Yes it is the case that people steal them. They even steal dummy ones of new phones!

 

The reason Apple can do this is that they control the end to end lifecycle of the device.

 

Nick a phone from a CPW store and buy a SIM and use it, you might get caught with the stolen phone lock if the network you go on bothers to process the IMEI.

 

Nick an iPhone from Apple and then try and use it, you have to use iTunes to activate it which talks to Apple and pow, you're nicked.

 

In addition I believe Apple control the s/w that runs on that demo phone, it's not standard iOS, it's tweaked a little.

 

Also Apple control the supply chain so it doesn't "cost" them to put phones on display. If Phones4U wanted to put 18 iPhones on display then they would have to buy 18 iPhones to do just that, Apple just get them for "free".

 

It's a sad world.
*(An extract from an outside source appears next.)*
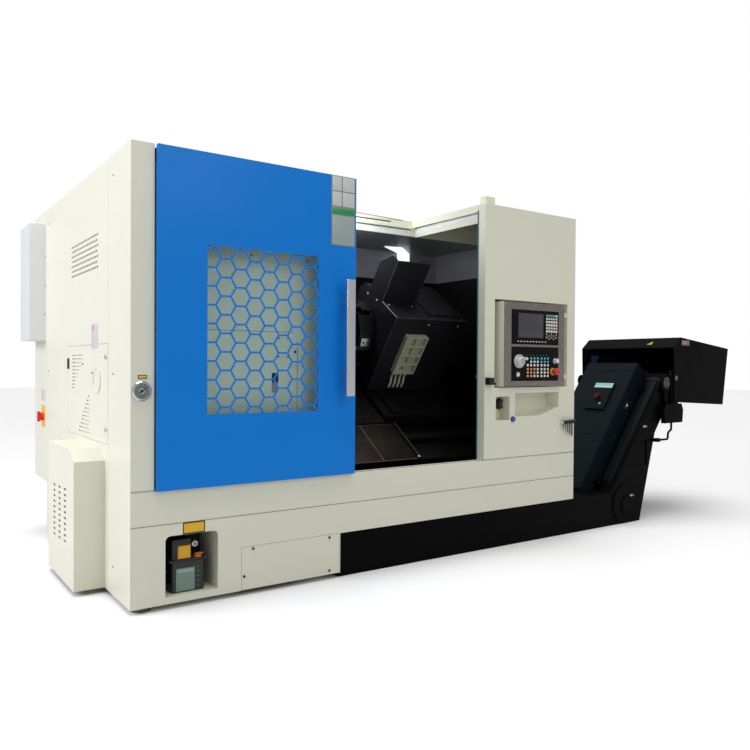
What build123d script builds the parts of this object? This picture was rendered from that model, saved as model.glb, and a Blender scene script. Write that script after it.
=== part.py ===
"""Slant-bed turning lathe with a sliding door, a turret, a tailstock and a chip conveyor.

Millimetres. X runs right along the front, Y runs back, Z runs up. While the pieces are
drawn, zero is the front left corner of the housing at the underside of its base. At the end
everything moves so that the origin is under the middle of the machine, on the floor.
"""
import os
from math import acos, atan2, cos, hypot, pi, radians, sin, sqrt, tan

from build123d import *

# Housing
width = 2655.0
height = 1880.0
depth = 1640.0
sheet = 3.0
fold = 25.0
seam = 1.5
foot_height = 22.0
foot_radius = 48.0
run_gap = 0.3

# Front
base_top = 470.0
base_seam = 333.0
skirt_bottom = 189.0
column_width = 95.0
column_depth = 325.0
door_left = column_width + 6.0
door_width = 954.0
door_depth = 20.0
cabinet_width = 739.0
right_cabinet_left = width - cabinet_width
cabinet_wall = 60.0
liner_left = 933.0
side_cavity = 95.0
liner_right = width - side_cavity
liner_front = 80.0
liner_back = 1208.0
roof_beam_y = 655.0
roof_thickness = 90.0

# Slanted bed
slant = 35.3
bed_level = 235.0
bed_front = 415.0
bed_rear = 1400.0
rear_gap = 207.0
bed_left = 600.0
bed_right = liner_right - 20.0
cover_level = 300.0
carriage_rails = (790.0, 1330.0)
tail_rails = (460.0, 630.0)
rail_width = 45.0
rail_height = 50.0
tail_rail_height = 40.0

# Spindle line, as a place along the slant and a height above it
spindle_along = 800.0
spindle_level = 567.0
bar_radius = 38.0
shaft_radius = 70.0
nose_radius = 100.0
chuck_radius = 125.0
chuck_length = 110.0
bore_clearance = 0.05
boss_length = 18.0
spindle_pulley_radius = 110.0
motor_pulley_radius = 80.0
pulley_x = 510.0
pulley_width = 56.0
motor_y = 640.0
motor_z = 330.0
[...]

If you want to see how desperate people are for the latest phone then head into a Carphone Warehouse at lunchtime after a new launch, you'll see cut / broken security devices dangling from the slat walls where people have stolen the working / non working demo units of the latest phone.

 

Do Phones4U have to buy iPhones to put on display?  I thought the manufacturers provided devices and point of sale displays to put into the stores.  Maybe Apple don't, I have no information.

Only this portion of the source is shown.